Sometimes when I'm alone, I still remember about him. The way he talked, the way he walked, the way he smiled at me, the way he laughed, like anything.. I still remember about him. I don't know why. I mean after this several months we haven't met, I feel like I can't give up on this. It is stupid, I know. It seems so stupid even dumber when you hold onto something tight, but its all like a fragile line. You don't know whether you have to fight for this, or get over this as soon as you can. You are just too confused to take the decision.
Sometimes when I see my phone, I'm still hoping that it is from him. A text from him. A text that used to made me feel like I'm the one and only for him. But.. it is no. It is from someone else. My friends, mostly. I even still re-read about our old conversations or texts on my phone. I laugh, but then I'm sad. Just like that. Why I can be sad like that? I never thought that we could be like this. I never thought that we could give up on this. Actually, if only he still cares and perhaps got a little feeling for me, I'll fight until the end of time. Mark my words, I will fight.
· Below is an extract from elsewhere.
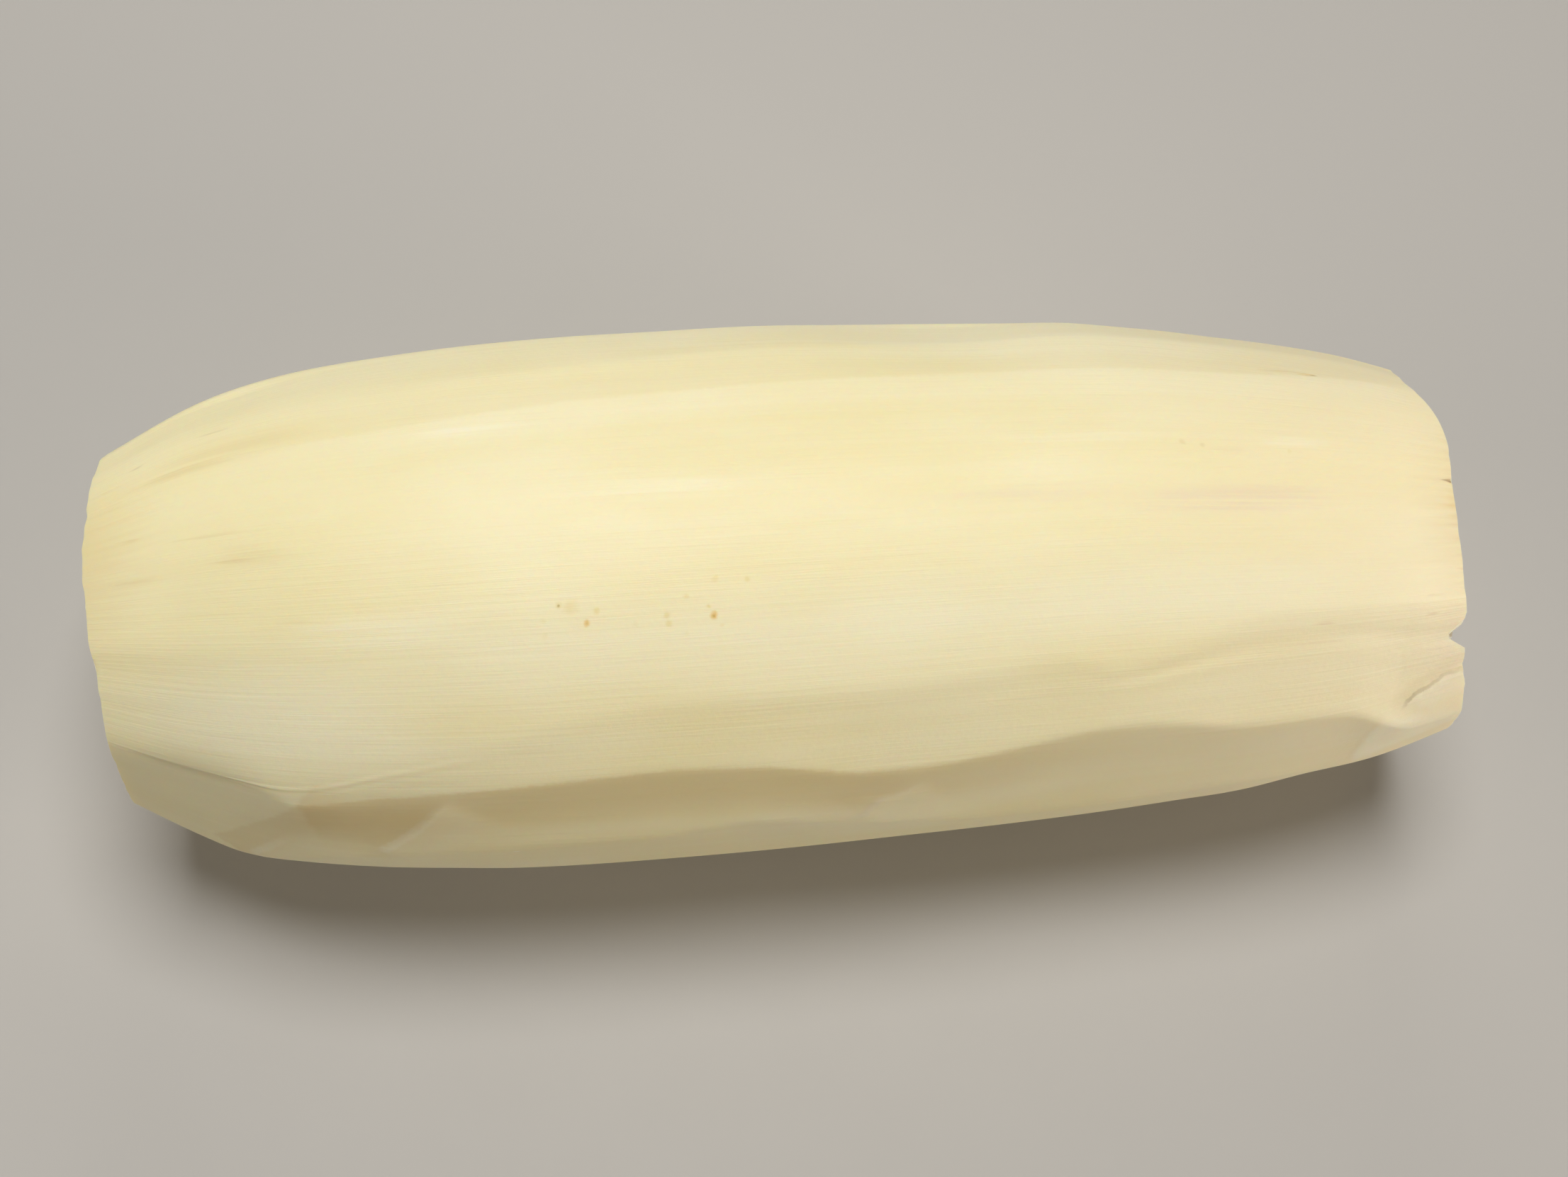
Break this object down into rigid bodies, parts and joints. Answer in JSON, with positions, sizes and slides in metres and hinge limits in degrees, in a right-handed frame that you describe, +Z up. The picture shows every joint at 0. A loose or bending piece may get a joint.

Sometimes when I'm flash-backing to last May, 2013, I can't sleep. Really. It was supposed to be my luckiest day I've ever felt in my entire life. I was happy. I came to his house, we talked, we laughed, we shared, we did anything, I saw him driving his car to the garage, and I thought, "Can I be the first girl that you'll take and sit beside you in that car?" and I smiled. He often looked at me, and so did I. I couldn't help my self to stop smiling, because that was my luckiest day ever. Even people around us guessed that we already got that kind of relationship.
Sometimes when I see your name on my bbm, I still remember about how often we were talking until we sad that night. You told me bunch of your experience, your friends, your family, and so on. I listened to you, because you've successfully took my heart. The night when you told me, that your ex-girlfriend cried a lot when you left her, and I asked you, "But you will never leave me, right?" and you told me, "No of course. As long as the earth circling it's rotation." I was happy. I couldn't do anything to prove how happy I was.
Sometimes when I see your picture showing online, I go back to think, "Hi, I'm asking you for this once again, will you fight or will you get over this?" Even though I know, that he probably answer "You're there and I'm here, it is impossible for us to fight for this anymore, so I'm done." Actually, I haven't asked him about that, but that was just my imaginary thought about it, knowing that we're so far away. But all that I know is, distance really doesn't matter if we have commitment and willingness to stay together.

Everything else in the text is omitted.